Any number of books, papers and websites that explain the prevailing theories.

"Is evolution a faith-based theory?'
No.

"Is a person stupid for asking these questions?'
No, but if you are truly looking for answers, a letter to the paper is not the best place to ask.

anonymousposter

"Since 'asking questions' are not allowed to be taught at public schools..."

Huh?!? No one is preventing anyone from asking questions. Teachers simply can't teach religion in science class in public schools. You can teach religion all you want in churches and in your home.

dolcemusica1

Such ignorance. People really don't get it. Of course, students can ask questions. There may or may not be answers depending on the question asked.

The ISSUE IS: Intelligent Design is a philosophical theory that should in a philosophy class and evolution is a scientific theory that should be taught in a science class. PERIOD!!!!!
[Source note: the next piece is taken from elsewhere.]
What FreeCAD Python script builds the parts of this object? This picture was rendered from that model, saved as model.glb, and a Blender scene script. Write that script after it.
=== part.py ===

Unfortunately, we have had some rather ignorant members on the Board of Education that don't know the difference between philosophy and science. I wonder if they know the difference between English and Math, or maybe History and Music class. It's the same concept.

If you don't understand the differences in the various classes (i.e., philosophy, science, math, english, etc), I strongly suggest you go back to school so your blatant ignorance isn't showing.

NoMoreMrNiceGuy

YOu can ask questions in public education, you best not ask question in a Jesuit or Christian based environment, they will scald you and call you a heathen.
There are many questions that come to mind about religion and "faith".
How come if you fall from a 12 story building and pray, gravity trumps faith?
How do we know for a fact that Jesus was white and a Republican?

GCYL

“Is anyone preventing parents and students from asking questions?” - anonymousposter

Since “asking questions” are not allowed to be taught at public schools, the answer to your question is yes.

Otherwise I’d say what’s wrong with presenting alternatives to the theory of evolution? What better way to learn than being allowed to ask questions?

anonymousposter

Is anyone preventing parents and students from asking questions?